Task details -
Each entry should be quoted word for word, including every mark of punctuation.

====

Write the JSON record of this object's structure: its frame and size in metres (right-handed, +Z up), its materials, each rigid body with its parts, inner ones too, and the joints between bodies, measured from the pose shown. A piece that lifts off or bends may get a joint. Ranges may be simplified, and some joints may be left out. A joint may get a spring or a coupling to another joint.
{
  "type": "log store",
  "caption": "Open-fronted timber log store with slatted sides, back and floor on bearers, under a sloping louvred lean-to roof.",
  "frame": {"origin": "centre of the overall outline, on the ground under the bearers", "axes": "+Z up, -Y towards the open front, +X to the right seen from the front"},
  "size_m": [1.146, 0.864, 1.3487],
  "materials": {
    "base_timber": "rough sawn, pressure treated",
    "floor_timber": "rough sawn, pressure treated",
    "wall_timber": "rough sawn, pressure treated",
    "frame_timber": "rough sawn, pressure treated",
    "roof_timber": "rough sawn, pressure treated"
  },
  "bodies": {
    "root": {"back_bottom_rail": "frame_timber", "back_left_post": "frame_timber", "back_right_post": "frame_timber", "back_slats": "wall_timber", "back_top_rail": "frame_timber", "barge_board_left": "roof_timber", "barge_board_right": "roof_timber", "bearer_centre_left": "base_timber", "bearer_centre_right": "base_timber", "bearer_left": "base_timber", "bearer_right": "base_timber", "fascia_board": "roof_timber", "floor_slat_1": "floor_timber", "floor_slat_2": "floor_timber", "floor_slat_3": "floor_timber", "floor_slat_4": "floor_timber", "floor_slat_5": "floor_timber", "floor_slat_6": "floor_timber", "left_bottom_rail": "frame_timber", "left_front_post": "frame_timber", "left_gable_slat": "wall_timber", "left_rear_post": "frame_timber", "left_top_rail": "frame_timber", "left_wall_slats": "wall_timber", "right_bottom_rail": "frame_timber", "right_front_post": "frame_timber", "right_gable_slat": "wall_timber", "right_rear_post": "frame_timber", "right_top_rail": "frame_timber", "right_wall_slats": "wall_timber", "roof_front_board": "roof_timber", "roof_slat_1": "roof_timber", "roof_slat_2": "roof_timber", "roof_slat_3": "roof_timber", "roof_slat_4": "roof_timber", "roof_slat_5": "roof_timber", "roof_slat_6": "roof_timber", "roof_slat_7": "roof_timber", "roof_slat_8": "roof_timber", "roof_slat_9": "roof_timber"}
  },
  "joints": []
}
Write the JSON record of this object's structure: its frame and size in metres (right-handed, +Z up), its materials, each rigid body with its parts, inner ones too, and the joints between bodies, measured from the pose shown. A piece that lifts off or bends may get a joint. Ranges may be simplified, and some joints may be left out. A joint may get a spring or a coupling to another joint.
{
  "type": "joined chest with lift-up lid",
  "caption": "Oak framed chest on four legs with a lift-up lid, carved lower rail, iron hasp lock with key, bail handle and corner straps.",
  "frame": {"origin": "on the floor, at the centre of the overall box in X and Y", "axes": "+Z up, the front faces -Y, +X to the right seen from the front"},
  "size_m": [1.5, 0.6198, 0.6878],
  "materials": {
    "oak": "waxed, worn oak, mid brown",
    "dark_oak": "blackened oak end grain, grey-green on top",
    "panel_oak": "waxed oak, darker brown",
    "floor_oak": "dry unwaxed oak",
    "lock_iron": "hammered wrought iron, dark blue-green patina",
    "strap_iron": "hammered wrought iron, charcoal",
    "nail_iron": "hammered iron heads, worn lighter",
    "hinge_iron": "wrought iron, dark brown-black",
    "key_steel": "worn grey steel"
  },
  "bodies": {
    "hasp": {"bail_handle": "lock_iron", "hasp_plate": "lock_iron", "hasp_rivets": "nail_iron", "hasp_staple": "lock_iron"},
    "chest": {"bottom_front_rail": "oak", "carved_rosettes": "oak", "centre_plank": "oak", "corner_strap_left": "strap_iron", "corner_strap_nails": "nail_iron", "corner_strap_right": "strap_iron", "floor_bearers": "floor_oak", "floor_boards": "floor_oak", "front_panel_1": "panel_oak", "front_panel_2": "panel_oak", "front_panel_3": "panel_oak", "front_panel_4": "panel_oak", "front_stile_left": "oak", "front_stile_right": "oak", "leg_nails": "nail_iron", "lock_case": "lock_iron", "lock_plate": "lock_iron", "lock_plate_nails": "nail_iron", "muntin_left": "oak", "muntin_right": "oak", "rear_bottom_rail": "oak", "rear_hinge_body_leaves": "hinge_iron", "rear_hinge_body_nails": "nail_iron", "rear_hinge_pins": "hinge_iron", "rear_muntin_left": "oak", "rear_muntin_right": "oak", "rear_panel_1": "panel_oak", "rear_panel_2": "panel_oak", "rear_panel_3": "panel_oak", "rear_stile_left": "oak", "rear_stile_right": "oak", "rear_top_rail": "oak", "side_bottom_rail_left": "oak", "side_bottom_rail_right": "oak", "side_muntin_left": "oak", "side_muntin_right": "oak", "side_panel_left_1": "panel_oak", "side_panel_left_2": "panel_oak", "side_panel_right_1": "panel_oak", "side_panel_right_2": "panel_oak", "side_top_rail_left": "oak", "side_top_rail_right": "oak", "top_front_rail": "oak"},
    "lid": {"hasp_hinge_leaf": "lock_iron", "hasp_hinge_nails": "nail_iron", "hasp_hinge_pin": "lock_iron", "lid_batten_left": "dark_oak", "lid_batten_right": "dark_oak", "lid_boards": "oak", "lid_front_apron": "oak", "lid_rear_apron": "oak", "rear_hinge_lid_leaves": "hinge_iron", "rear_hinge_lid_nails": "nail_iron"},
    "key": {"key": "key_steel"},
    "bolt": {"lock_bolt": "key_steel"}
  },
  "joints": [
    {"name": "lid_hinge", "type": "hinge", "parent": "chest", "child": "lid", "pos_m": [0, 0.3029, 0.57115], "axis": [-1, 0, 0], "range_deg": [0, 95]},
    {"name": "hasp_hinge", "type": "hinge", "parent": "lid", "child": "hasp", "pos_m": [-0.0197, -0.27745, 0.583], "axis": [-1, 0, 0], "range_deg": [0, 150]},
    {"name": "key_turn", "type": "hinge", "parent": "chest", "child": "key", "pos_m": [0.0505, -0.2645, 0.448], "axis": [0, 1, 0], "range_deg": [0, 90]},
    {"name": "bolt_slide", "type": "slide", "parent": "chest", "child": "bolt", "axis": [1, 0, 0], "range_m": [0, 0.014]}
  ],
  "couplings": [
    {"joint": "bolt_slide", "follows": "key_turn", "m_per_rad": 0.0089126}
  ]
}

====

Reply to the exercise -
Write the JSON record of this object's structure: its frame and size in metres (right-handed, +Z up), its materials, each rigid body with its parts, inner ones too, and the joints between bodies, measured from the pose shown. A piece that lifts off or bends may get a joint. Ranges may be simplified, and some joints may be left out. A joint may get a spring or a coupling to another joint.
{
  "type": "log store",
  "caption": "Open-fronted timber log store with slatted sides, back and floor on bearers, under a sloping louvred lean-to roof.",
  "frame": {"origin": "centre of the overall outline, on the ground under the bearers", "axes": "+Z up, -Y towards the open front, +X to the right seen from the front"},
  "size_m": [1.146, 0.864, 1.3487],
  "materials": {
    "base_timber": "rough sawn, pressure treated",
    "floor_timber": "rough sawn, pressure treated",
    "wall_timber": "rough sawn, pressure treated",
    "frame_timber": "rough sawn, pressure treated",
    "roof_timber": "rough sawn, pressure treated"
  },
  "bodies": {
    "root": {"back_bottom_rail": "frame_timber", "back_left_post": "frame_timber", "back_right_post": "frame_timber", "back_slats": "wall_timber", "back_top_rail": "frame_timber", "barge_board_left": "roof_timber", "barge_board_right": "roof_timber", "bearer_centre_left": "base_timber", "bearer_centre_right": "base_timber", "bearer_left": "base_timber", "bearer_right": "base_timber", "fascia_board": "roof_timber", "floor_slat_1": "floor_timber", "floor_slat_2": "floor_timber", "floor_slat_3": "floor_timber", "floor_slat_4": "floor_timber", "floor_slat_5": "floor_timber", "floor_slat_6": "floor_timber", "left_bottom_rail": "frame_timber", "left_front_post": "frame_timber", "left_gable_slat": "wall_timber", "left_rear_post": "frame_timber", "left_top_rail": "frame_timber", "left_wall_slats": "wall_timber", "right_bottom_rail": "frame_timber", "right_front_post": "frame_timber", "right_gable_slat": "wall_timber", "right_rear_post": "frame_timber", "right_top_rail": "frame_timber", "right_wall_slats": "wall_timber", "roof_front_board": "roof_timber", "roof_slat_1": "roof_timber", "roof_slat_2": "roof_timber", "roof_slat_3": "roof_timber", "roof_slat_4": "roof_timber", "roof_slat_5": "roof_timber", "roof_slat_6": "roof_timber", "roof_slat_7": "roof_timber", "roof_slat_8": "roof_timber", "roof_slat_9": "roof_timber"}
  },
  "joints": []
}
Write the JSON record of this object's structure: its frame and size in metres (right-handed, +Z up), its materials, each rigid body with its parts, inner ones too, and the joints between bodies, measured from the pose shown. A piece that lifts off or bends may get a joint. Ranges may be simplified, and some joints may be left out. A joint may get a spring or a coupling to another joint.
{
  "type": "joined chest with lift-up lid",
  "caption": "Oak framed chest on four legs with a lift-up lid, carved lower rail, iron hasp lock with key, bail handle and corner straps.",
  "frame": {"origin": "on the floor, at the centre of the overall box in X and Y", "axes": "+Z up, the front faces -Y, +X to the right seen from the front"},
  "size_m": [1.5, 0.6198, 0.6878],
  "materials": {
    "oak": "waxed, worn oak, mid brown",
    "dark_oak": "blackened oak end grain, grey-green on top",
    "panel_oak": "waxed oak, darker brown",
    "floor_oak": "dry unwaxed oak",
    "lock_iron": "hammered wrought iron, dark blue-green patina",
    "strap_iron": "hammered wrought iron, charcoal",
    "nail_iron": "hammered iron heads, worn lighter",
    "hinge_iron": "wrought iron, dark brown-black",
    "key_steel": "worn grey steel"
  },
  "bodies": {
    "hasp": {"bail_handle": "lock_iron", "hasp_plate": "lock_iron", "hasp_rivets": "nail_iron", "hasp_staple": "lock_iron"},
    "chest": {"bottom_front_rail": "oak", "carved_rosettes": "oak", "centre_plank": "oak", "corner_strap_left": "strap_iron", "corner_strap_nails": "nail_iron", "corner_strap_right": "strap_iron", "floor_bearers": "floor_oak", "floor_boards": "floor_oak", "front_panel_1": "panel_oak", "front_panel_2": "panel_oak", "front_panel_3": "panel_oak", "front_panel_4": "panel_oak", "front_stile_left": "oak", "front_stile_right": "oak", "leg_nails": "nail_iron", "lock_case": "lock_iron", "lock_plate": "lock_iron", "lock_plate_nails": "nail_iron", "muntin_left": "oak", "muntin_right": "oak", "rear_bottom_rail": "oak", "rear_hinge_body_leaves": "hinge_iron", "rear_hinge_body_nails": "nail_iron", "rear_hinge_pins": "hinge_iron", "rear_muntin_left": "oak", "rear_muntin_right": "oak", "rear_panel_1": "panel_oak", "rear_panel_2": "panel_oak", "rear_panel_3": "panel_oak", "rear_stile_left": "oak", "rear_stile_right": "oak", "rear_top_rail": "oak", "side_bottom_rail_left": "oak", "side_bottom_rail_right": "oak", "side_muntin_left": "oak", "side_muntin_right": "oak", "side_panel_left_1": "panel_oak", "side_panel_left_2": "panel_oak", "side_panel_right_1": "panel_oak", "side_panel_right_2": "panel_oak", "side_top_rail_left": "oak", "side_top_rail_right": "oak", "top_front_rail": "oak"},
    "lid": {"hasp_hinge_leaf": "lock_iron", "hasp_hinge_nails": "nail_iron", "hasp_hinge_pin": "lock_iron", "lid_batten_left": "dark_oak", "lid_batten_right": "dark_oak", "lid_boards": "oak", "lid_front_apron": "oak", "lid_rear_apron": "oak", "rear_hinge_lid_leaves": "hinge_iron", "rear_hinge_lid_nails": "nail_iron"},
    "key": {"key": "key_steel"},
    "bolt": {"lock_bolt": "key_steel"}
  },
  "joints": [
    {"name": "lid_hinge", "type": "hinge", "parent": "chest", "child": "lid", "pos_m": [0, 0.3029, 0.57115], "axis": [-1, 0, 0], "range_deg": [0, 95]},
    {"name": "hasp_hinge", "type": "hinge", "parent": "lid", "child": "hasp", "pos_m": [-0.0197, -0.27745, 0.583], "axis": [-1, 0, 0], "range_deg": [0, 150]},
    {"name": "key_turn", "type": "hinge", "parent": "chest", "child": "key", "pos_m": [0.0505, -0.2645, 0.448], "axis": [0, 1, 0], "range_deg": [0, 90]},
    {"name": "bolt_slide", "type": "slide", "parent": "chest", "child": "bolt", "axis": [1, 0, 0], "range_m": [0, 0.014]}
  ],
  "couplings": [
    {"joint": "bolt_slide", "follows": "key_turn", "m_per_rad": 0.0089126}
  ]
}